Sono le tre e mezzo di notte. Chiamato per un malato grave – è raro ormai, soprattutto di notte, quasi tutti muoiono negli ospedali – sto per le vie del quartiere. Di fretta nell’andare; più lentamente nel ritornare, e con un giro più largo: il sonno se n’è andato, e il ministero compiuto tra i familiari partecipi del morente ha bisogno di una decantazione. Sgrano il rosario, e rivedo, improvvisamente, le mille mani di islamici che, tra fumi e polvere

delle immagini televisive di questi giorni, si sono affacciate con il loro ancorarsi al segno dei nomi di Dio. C’è un nitore della notte che scova i pensieri inutilmente cercati nel giorno: necessità che premono e non si ricordano, carte che non si trovano, parole che non scendono sulle labbra. Sensazioni perse in un altrove, e che solo il caso o circostanze apparentemente differenti fanno riaffiorare.

C’è il sapore della notte fatto di silenzio immobile: non avevo mai notato che le mie scarpe hanno lo scricchiolio ritmato del piede che si alza e si appoggia, quel suono pensavo appartenesse solo alle scarpe dei miei nonni. Debbo credere che pure in casa sono afflitto da rumori che non percepisco: non uso mai sottofondi musicali, e non so l’uso della radio; dunque, se non l’ho notato, è perché di dentro rimbombano le troppe cose che preoccupano una giornata da prete? O semplicemente è l’impatto tra loro dei vari materiali che rimanda echi difformi, così come racconti diversi nascono da storie solo apparentemente simili?

È un bel quartiere, il nostro. I palazzi hanno tra loro la misura giusta anche nel riverbero fioco dell’illuminazione artificiale. Sono pensati per contenere vite così distanti nella loro unicità: per età, e per le attese e le speranze, per le delusioni e le batoste. Con lo sgranarsi delle avemarie, e con il succedersi dei passi che si è fatto lentissimo, recito il nome di tanti che abitano dietro questi muri. Storie conosciute, o solo intraviste. Amarezze consolate, o durezze resesi inavvicinabili. Passioni più lunghe del venerdì santo, e silenzi più tombali del sabato senza vita di Gesù. Ma anche le amicizie spartite, e le grazie implorate; e la fiducia nella provvidenza di Dio e l’ottimismo sul futuro di questo mondo un po’ matto, diventate fecondità senza calcolo, e tuttavia responsabili, di molti giovani sposi.

Qualche finestra segna le facciate con una luce smorzata. Una notte difficile? Una notte percossa da pensieri insopportabili? o è la fatica di un corpo malato? Madre consolatrice del Figlio appeso, madre consolata per il Figlio Risorto, ora pro nobis.
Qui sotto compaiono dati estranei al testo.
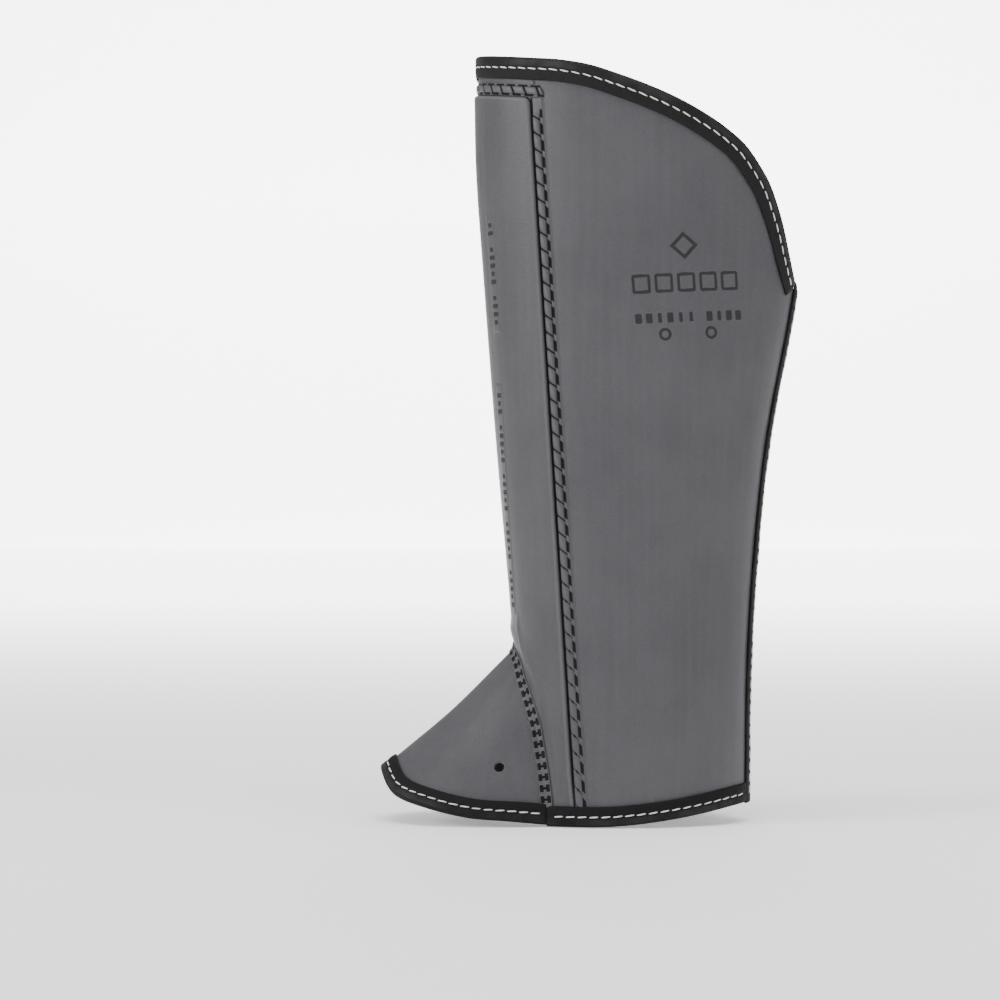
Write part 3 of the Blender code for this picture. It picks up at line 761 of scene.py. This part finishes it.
def tape(name, path, width, finish):
    """A tape along a path, its middle dimpled at each stitch hole, and swelling a little between."""
    run, t = pacing(path, width)
    steps = int(run[-1] / 1.3)
    at = np.linspace(0, run[-1], steps + 1)
    profile = tape_profile(width)
    depth, lift = (np.tile(profile[:, k], (steps + 1, 1)) for k in (0, 1))
    near = np.exp(-((depth - width / 2) / 2.4) ** 2) * (np.arange(len(profile)) < 37)
    hole = np.cos(2 * np.pi * at[:, None] / STITCH_PITCH)
    puff = 0.1 * np.sin(at[:, None] / 9.7) + 0.07 * np.sin(at[:, None] / 4.3 + 1)
    lift = lift + np.sign(lift + 1.3) * (near * -0.14 * hole + puff * (lift > TAPE_OUT - 0.1))
    loops = path(np.interp(at, run, t)[:, None] + 0 * depth, depth, lift)
    cloth = np.stack(np.broadcast_arrays(at[:, None], np.arange(len(profile))[None] * 0.7), -1)
    return tubes(name, loops[None], finish, cloth)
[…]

Mi torna il latino, quando sospetto il dolore: sono meno parole mie, e più invocazione di quel corpo diffuso che è la Chiesa, corpo di cui Cristo è il capo, e che dunque attraversa muri e cuori. Come può qualcuno sentire nemica una Chiesa che gli annuncia la bellezza del mattino di Pasqua? Non ci son più i due nottambuli intravisti all’andata sulla piazzetta: mi era parso si stessero parlando senza suoni, come chi, per ascoltarsi, non ascolta.

Strade completamente nude, da ovest ad est, da sud a nord. Non tutto dei punti cardinali che segnano il quartiere, ma certo una parte significativa mi è entrata a linfa in questa notte di grazia: questo tempo fermato che attende una immancabile aurora, io lo sto misurando con un passo lieto, ormai sotto la mole del Tempio. Neppure un alito di brezza a toccare l’architettura degli alberi che si rovesciano dalle recinzioni: disegnati dal luccichio di foglioline lattanti che si muovono senza vento, comprendono in sé la figura di questo mondo che ci precede, e che continua a fiorire. Che nessuno abbia una primavera disturbata. È l’ultima preghiera, prima di infilarmi al dieci.